The argument I'm making is that the success of confidential VMs -- in
both SNP and TDX -- depends on the guest being able to detect that its
private memory has been corrupted in a delayed and asynchronous
fashion. We should be leveraging this fact to make the entire system
more robust and reliable.

> Another issue is that the host kernel, which despite being "untrusted", absolutely
> should be acting in the best interests of the guest. Allowing userspace to inject
> #VC, e.g. to attempt to attack the guest by triggering a spurious PVALIDATE, means
> the kernel is failing miserably on that front.

The host is acting in the best interests of the guest. That's why
we're having this debate :-). No-one here is trying to write host code
to sabotage the guest. Quite the opposite.

But what happens when we mess up? That's what this conversation is really about.

If allowing userspace to inject #VC into the guest means that the host
can continue to serve other guests, that seems like a win. The
alternative, to blow up the host, essentially expands the blast radius
from a single guest to all guests.

Also, these attacks go both ways. As we already discussed, the guest
may try to trick the host into writing its own private memory. Yes,
the entire idea to literally make that impossible is a good one -- in
theory. But it's also very complicated. And what happens if we get
that wrong? Now our entire host is at risk from a single guest.
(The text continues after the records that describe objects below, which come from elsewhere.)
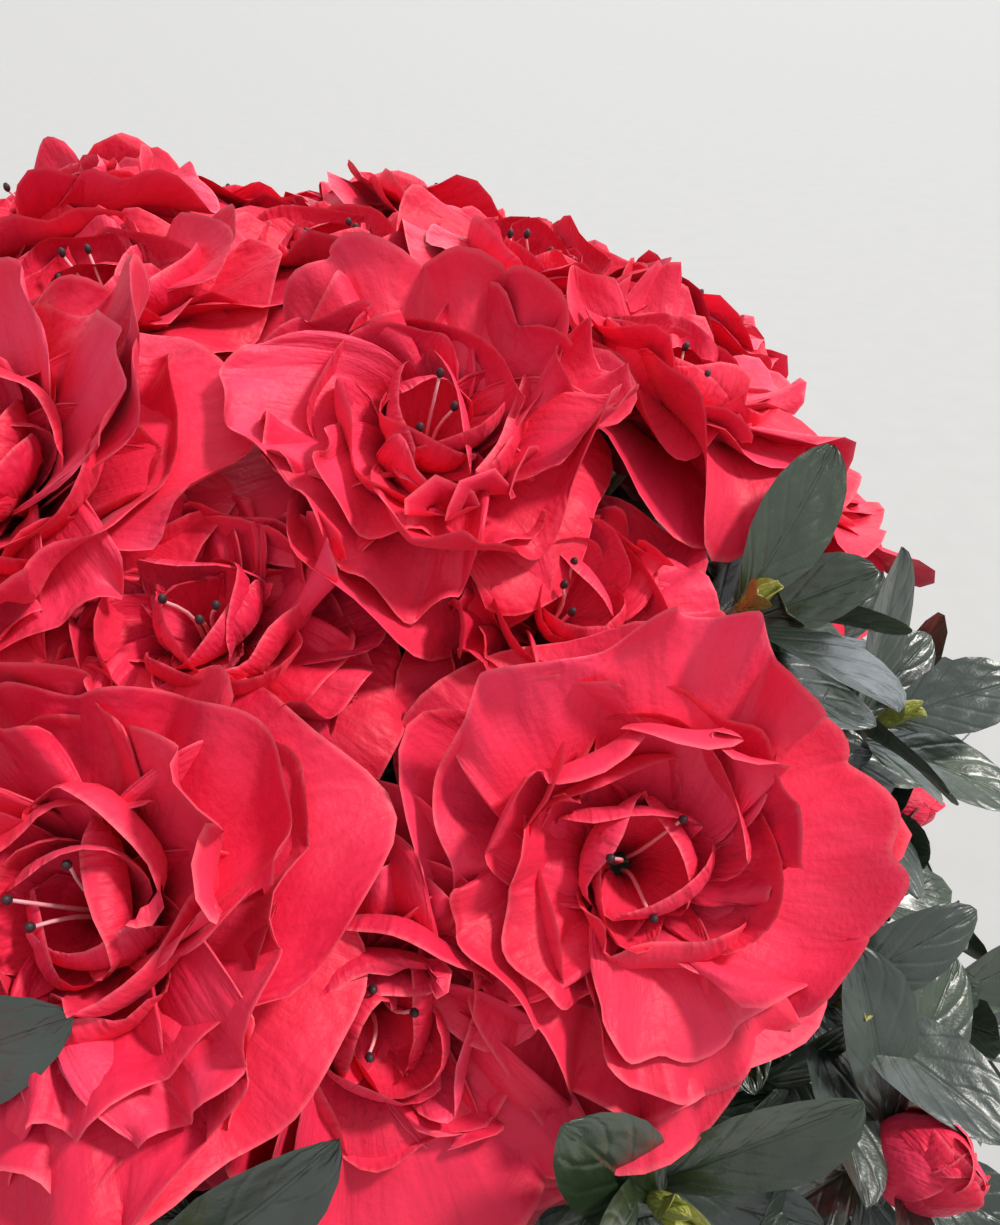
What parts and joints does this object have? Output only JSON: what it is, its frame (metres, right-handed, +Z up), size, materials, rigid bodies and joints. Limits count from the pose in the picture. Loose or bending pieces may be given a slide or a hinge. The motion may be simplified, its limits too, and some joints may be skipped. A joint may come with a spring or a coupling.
{
  "type": "azalea shrub",
  "caption": "Compact round evergreen azalea in full bloom, with double ruffled red blooms over a leafy skirt on a short flared trunk, rooted in the ground.",
  "frame": {"origin": "middle of the flat cut under the trunk, at ground level", "axes": "+Z up along the trunk; -Y is the side that the blooms of the front face"},
  "size_m": [0.4546, 0.4688, 0.3953],
  "materials": {
    "bark": "rough grey-brown bark",
    "leaves": "dark green, glossy above with a sunken midrib, paler below",
    "petals": "satin coral crimson with fine crinkles and a darker throat"
  },
  "bodies": {
    "root": {"trunk": "bark", "top_bough": "bark", "middle_1_bough": "bark", "middle_2_bough": "bark", "middle_3_bough": "bark", "middle_4_bough": "bark", "middle_5_bough": "bark", "middle_6_bough": "bark", "low_1_bough": "bark", "low_2_bough": "bark", "low_3_bough": "bark", "low_4_bough": "bark", "low_5_bough": "bark", "low_6_bough": "bark", "upper_1_bough": "bark", "upper_2_bough": "bark", "upper_3_bough": "bark", "upper_4_bough": "bark", "upper_5_bough": "bark", "top_mass": "petals", "middle_1_mass": "leaves", "middle_2_mass": "leaves", "middle_3_mass": "leaves", "middle_4_mass": "leaves", "middle_5_mass": "leaves", "middle_6_mass": "leaves", "low_1_mass": "leaves", "low_2_mass": "leaves", "low_3_mass": "leaves", "low_4_mass": "leaves", "low_5_mass": "leaves", "low_6_mass": "leaves", "upper_1_mass": "petals", "upper_2_mass": "petals", "upper_3_mass": "petals", "upper_4_mass": "petals", "upper_5_mass": "petals"}
  },
  "joints": []
}
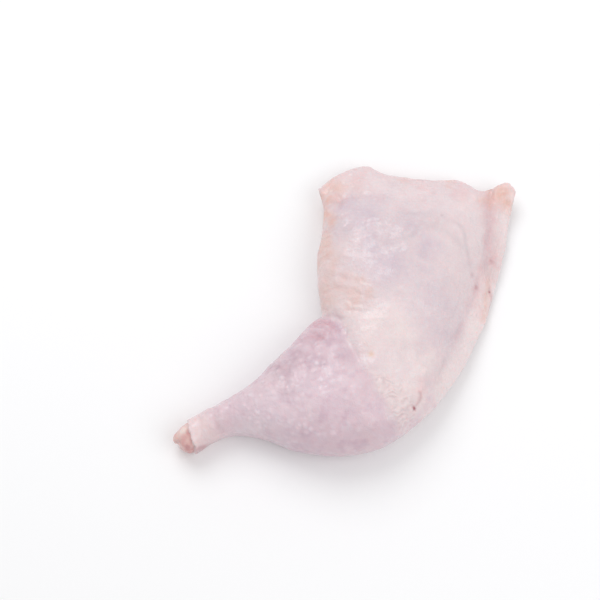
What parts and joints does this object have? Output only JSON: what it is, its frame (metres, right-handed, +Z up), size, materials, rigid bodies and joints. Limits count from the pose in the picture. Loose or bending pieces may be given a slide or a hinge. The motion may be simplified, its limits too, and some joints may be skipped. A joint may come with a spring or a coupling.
{
  "type": "raw chicken leg",
  "caption": "Raw chicken leg, thigh and drumstick in one piece with the skin on, folded at the knee and lying skin side up.",
  "frame": {"origin": "middle of the footprint's bounding box, on the surface that the leg lies on", "axes": "+Z up, away from the rest surface. +X from the hock to the outer side of the thigh. +Y from the knee to the hip edge."},
  "size_m": [0.183, 0.161, 0.0375],
  "materials": {
    "skin": "moist satin, raw poultry skin",
    "meat": "moist, raw dark meat",
    "joint_end": "moist, cartilage and bone"
  },
  "bodies": {
    "root": {"chicken_leg": "skin"}
  },
  "joints": []
}
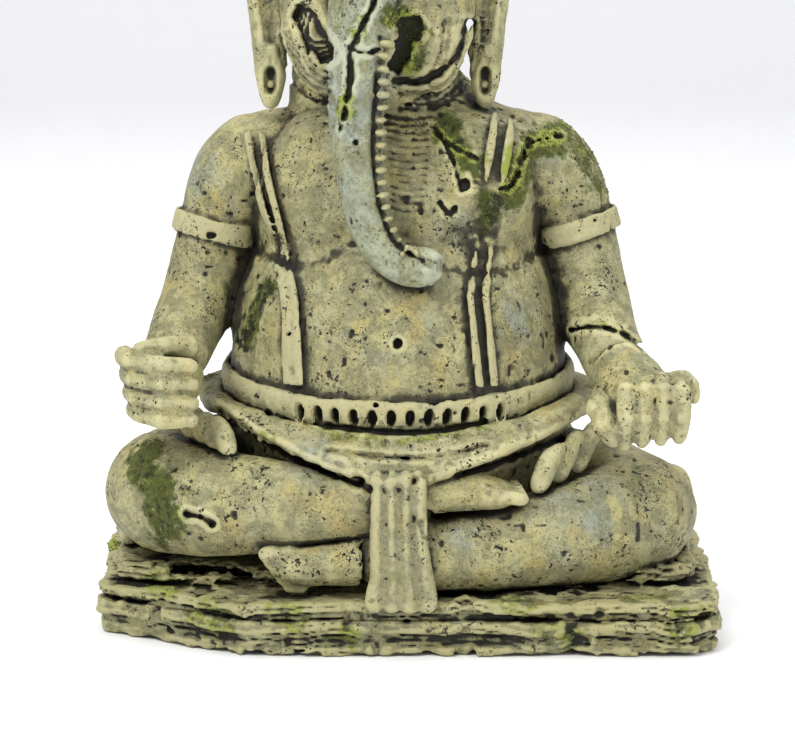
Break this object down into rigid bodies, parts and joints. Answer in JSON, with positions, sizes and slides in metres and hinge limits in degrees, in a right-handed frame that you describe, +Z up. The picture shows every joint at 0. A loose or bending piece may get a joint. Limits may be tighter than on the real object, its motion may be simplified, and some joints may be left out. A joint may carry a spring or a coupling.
{
  "type": "ganesha idol",
  "caption": "Seated elephant-headed idol in weathered painted cast stone, cross-legged on a layered rock base, to stand on a shelf or altar or in a garden.",
  "frame": {"origin": "middle of the base's outline, on the flat underside", "axes": "+Z up, the figure faces -Y, +X towards the viewer's right"},
  "size_m": [0.1394, 0.0919, 0.189],
  "materials": {
    "rock": "rough, layered, weathered with moss",
    "stone": "matte painted cast stone, pitted",
    "pale_stone": "matte cast stone with a pale blue-grey dry brush",
    "worn_trim": "matte cast stone, worn pale on the edges"
  },
  "bodies": {
    "root": {"base_slab": "rock", "base_cap": "rock", "seat_ledge": "rock", "torso": "stone", "right_leg": "stone", "left_leg": "stone", "right_foot": "stone", "left_foot": "stone", "right_arm": "stone", "left_arm": "stone", "waistcloth": "stone", "right_hip_pleats": "stone", "left_hip_pleats": "stone", "rear_drape": "stone", "head": "stone", "right_ear": "stone", "left_ear": "stone", "crown": "stone", "right_hand": "pale_stone", "left_hand": "pale_stone", "trunk": "pale_stone", "trunk_ribs": "pale_stone", "right_armband": "worn_trim", "left_armband": "worn_trim", "right_strap": "worn_trim", "left_strap": "worn_trim", "belt": "worn_trim", "belt_drops": "worn_trim", "front_sash": "worn_trim", "right_ear_stud": "worn_trim", "left_ear_stud": "worn_trim", "crown_band": "worn_trim", "crown_finial": "worn_trim"}
  },
  "joints": []
}
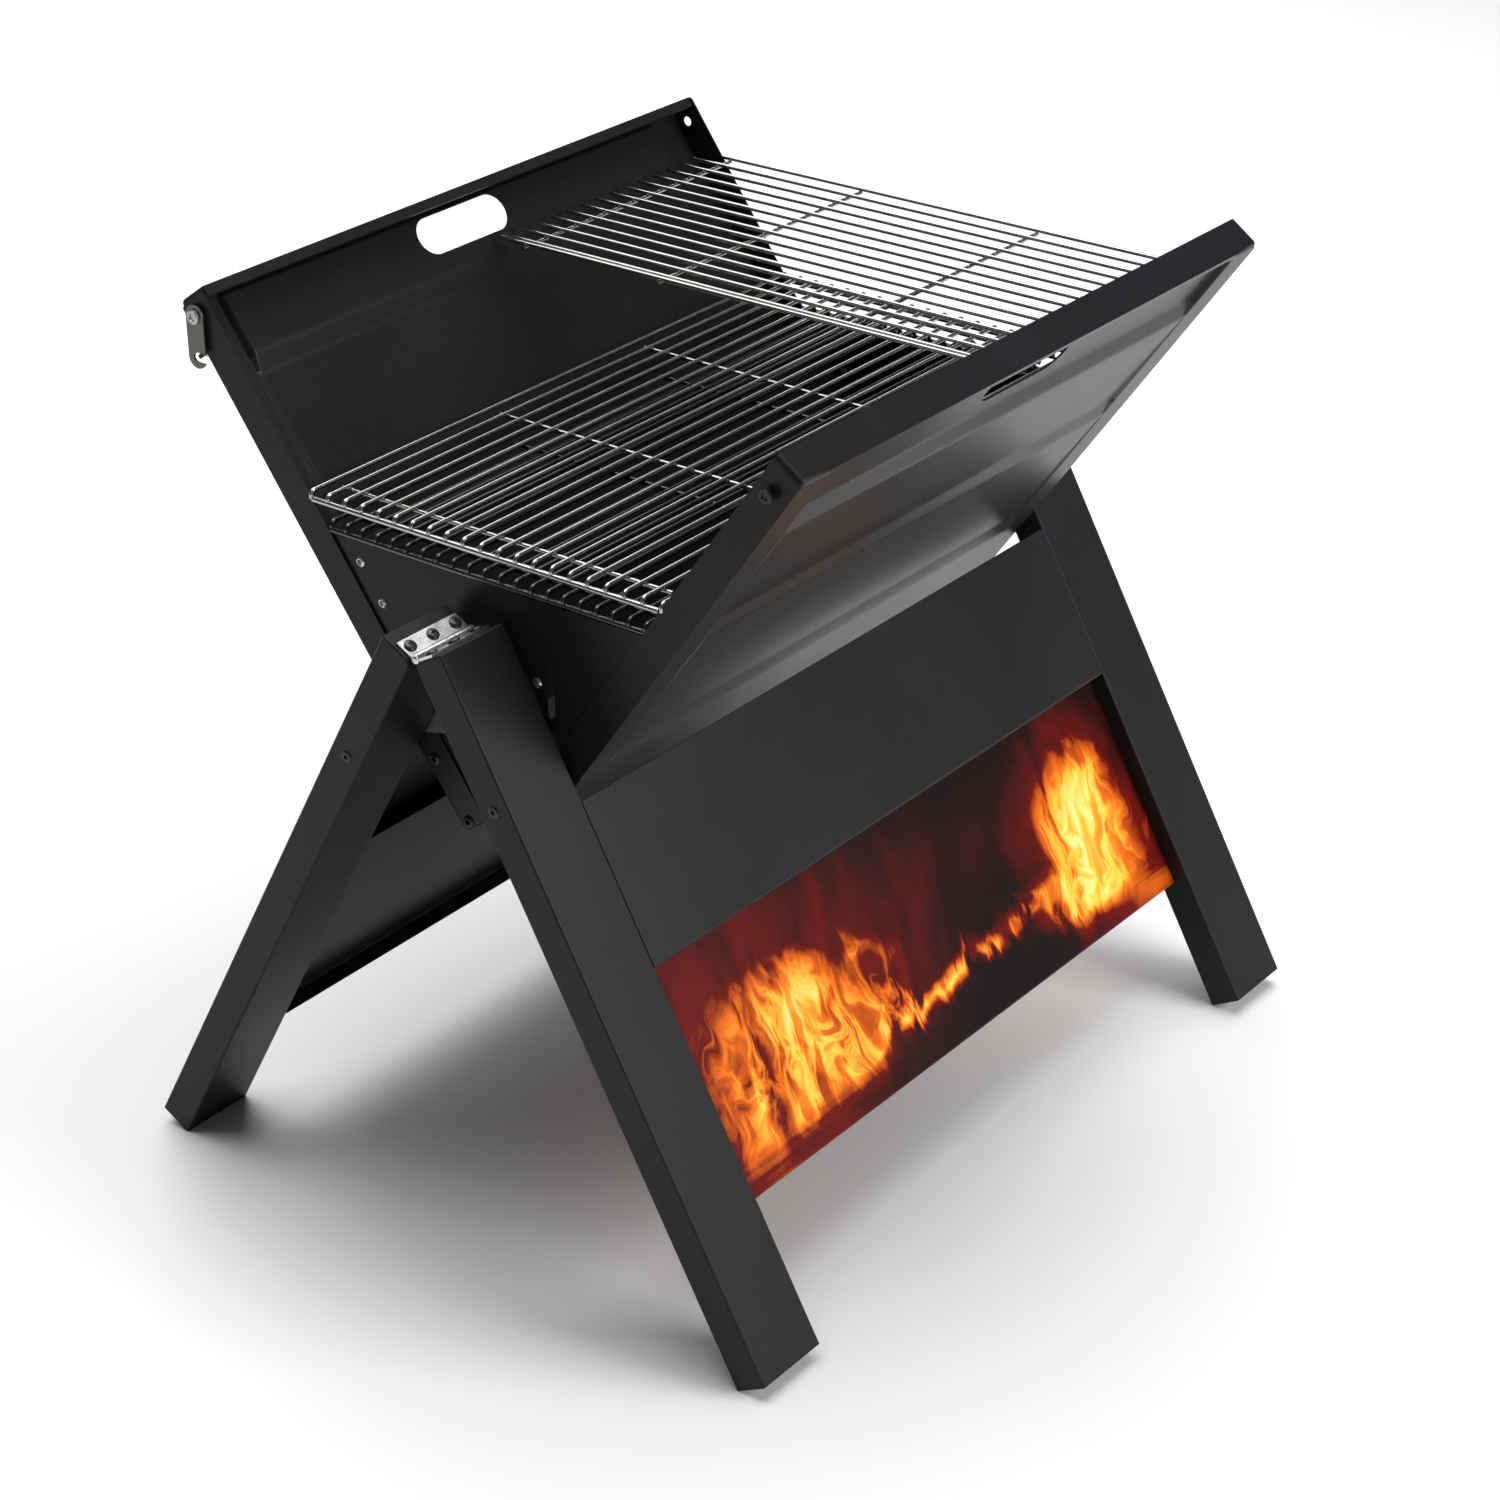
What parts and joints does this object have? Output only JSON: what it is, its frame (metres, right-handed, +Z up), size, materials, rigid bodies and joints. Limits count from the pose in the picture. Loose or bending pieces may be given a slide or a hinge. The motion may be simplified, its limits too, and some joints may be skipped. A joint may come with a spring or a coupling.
{
  "type": "folding charcoal grill",
  "caption": "Folding steel charcoal grill: two hinged leg frames carry a V-shaped trough of two pans with a charcoal tray, cooking grates and a warming rack.",
  "frame": {"origin": "centre of the footprint, on the floor under the open grill", "axes": "+X along the leg hinges, -Y towards the side with the flame panel, +Z up"},
  "size_m": [0.6218, 0.5212, 0.5973],
  "materials": {
    "leg": "satin powder coat with a light orange peel",
    "sheet_coat": "satin powder coat",
    "flame_panel": "printed flame graphic under satin lacquer",
    "pan_coat": "satin heat-resistant coat",
    "hinge_steel": "bright zinc plate",
    "black_screw": "black oxide",
    "fastener": "zinc plate",
    "wire": "bright nickel-chrome plate",
    "tray_coat": "black enamel",
    "cap": "moulded"
  },
  "bodies": {
    "rear_frame": {"rear_leg_left": "leg", "rear_leg_right": "leg", "rear_foot_caps": "cap", "rear_apron": "sheet_coat", "rear_panel": "sheet_coat", "rear_hinge_leaves": "hinge_steel", "hinge_pins": "hinge_steel", "rear_hinge_screws": "black_screw", "rear_pivot_bolts": "fastener", "rear_pivot_nuts": "fastener", "rear_spacers": "fastener"},
    "front_frame": {"front_leg_left": "leg", "front_leg_right": "leg", "front_foot_caps": "cap", "front_apron": "sheet_coat", "front_panel": "flame_panel", "front_hinge_leaves": "hinge_steel", "front_hinge_screws": "black_screw", "front_pivot_bolts": "fastener", "front_pivot_nuts": "fastener", "front_spacers": "fastener", "stay_studs": "fastener"},
    "rear_trough": {"rear_pan": "pan_coat", "rear_pan_rivets": "fastener", "bottom_hinge_rear": "pan_coat", "bottom_hinge_pin": "fastener", "latch_screw": "fastener", "wing_stud": "fastener"},
    "front_trough": {"front_pan": "pan_coat", "front_pan_rivets": "fastener", "bottom_hinge_front": "pan_coat", "catch_stud": "fastener"},
    "left_stay": {"stay_left": "pan_coat"},
    "right_stay": {"stay_right": "pan_coat"},
    "latch": {"latch_strap": "pan_coat"},
    "wing": {"wing_nut": "fastener"},
    "fire_box": {"charcoal_tray": "tray_coat", "end_plate_left": "pan_coat", "end_plate_right": "pan_coat", "tray_rivets": "fastener"},
    "lower_grate": {"charcoal_grate": "wire"},
    "upper_grate": {"cooking_grate": "wire"},
    "top_grate": {"warming_grate": "wire"}
  },
  "joints": [
    {"name": "leg_fold", "type": "hinge", "parent": "rear_frame", "child": "front_frame", "pos_m": [0, 0, 0.43012], "axis": [1, 0, 0], "range_deg": [0, 58]},
    {"name": "rear_pan_fold", "type": "hinge", "parent": "rear_frame", "child": "rear_trough", "pos_m": [0, 0.06003, 0.34677], "axis": [1, 0, 0], "range_deg": [0, 64.7]},
    {"name": "front_pan_fold", "type": "hinge", "parent": "front_frame", "child": "front_trough", "pos_m": [0, -0.06003, 0.34677], "axis": [1, 0, 0], "range_deg": [-64.7, 0]},
    {"name": "left_stay_fold", "type": "hinge", "parent": "rear_frame", "child": "left_stay", "pos_m": [-0.2495, 0.06003, 0.34677], "axis": [1, 0, 0], "range_deg": [-47.2, 0]},
    {"name": "right_stay_fold", "type": "hinge", "parent": "rear_frame", "child": "right_stay", "pos_m": [0.2495, 0.06003, 0.34677], "axis": [1, 0, 0], "range_deg": [-47.2, 0]},
    {"name": "fire_box_lift", "type": "slide", "parent": "rear_frame", "child": "fire_box", "axis": [0, -0.1045, 0.9945], "range_m": [0, 0.82]},
    {"name": "charcoal_grate_lift", "type": "slide", "parent": "rear_frame", "child": "lower_grate", "axis": [0, -0.1045, 0.9945], "range_m": [0, 0.82]},
    {"name": "cooking_grate_lift", "type": "slide", "parent": "rear_frame", "child": "upper_grate", "axis": [0, -0.1045, 0.9945], "range_m": [0, 0.82]},
    {"name": "warming_grate_lift", "type": "slide", "parent": "rear_frame", "child": "top_grate", "axis": [0, -0.1045, 0.9945], "range_m": [0, 0.82]},
    {"name": "latch_swing", "type": "hinge", "parent": "rear_trough", "child": "latch", "pos_m": [-0.2485, 0.22811, 0.57827], "axis": [-1, 0, 0], "range_deg": [-40, 105]},
    {"name": "wing_nut_turn", "type": "hinge", "parent": "rear_trough", "child": "wing", "pos_m": [-0.236, 0.22369, 0.55561], "axis": [0, 0.8131, -0.5821], "continuous": true}
  ],
  "couplings": [
    {"joint": "rear_pan_fold", "follows": "leg_fold", "ratio": 1.1138},
    {"joint": "front_pan_fold", "follows": "leg_fold", "ratio": -1.1138},
    {"joint": "left_stay_fold", "follows": "leg_fold", "ratio": -0.812},
    {"joint": "right_stay_fold", "follows": "leg_fold", "ratio": -0.812},
    {"joint": "fire_box_lift", "follows": "leg_fold", "m_per_rad": 0.8},
    {"joint": "charcoal_grate_lift", "follows": "leg_fold", "m_per_rad": 0.8},
    {"joint": "cooking_grate_lift", "follows": "leg_fold", "m_per_rad": 0.8},
    {"joint": "warming_grate_lift", "follows": "leg_fold", "m_per_rad": 0.8}
  ]
}
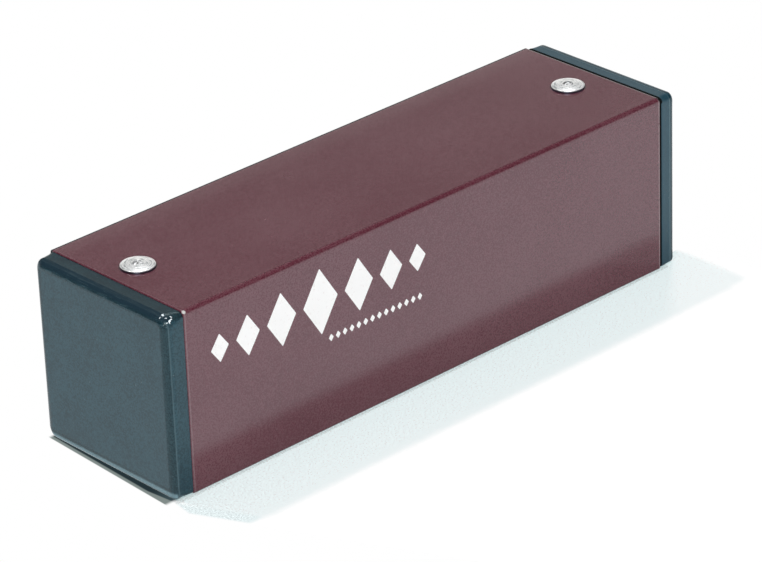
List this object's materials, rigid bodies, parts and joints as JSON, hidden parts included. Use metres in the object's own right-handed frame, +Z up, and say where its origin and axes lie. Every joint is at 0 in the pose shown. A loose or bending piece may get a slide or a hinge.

Leveraging the system-wide design of SNP and TDX -- where a detecting
writes to private memory asynchronously is table stakes -- increases
the reliability of the entire system. And, as Peter mentioned earlier
on, we can always incorporate any future work to make writing private
memory impossible into SNP, on top of the code to convert the shared
page to private. This way, we get reliability in depth, and minimize
the odds of crashing the host -- and its VMs.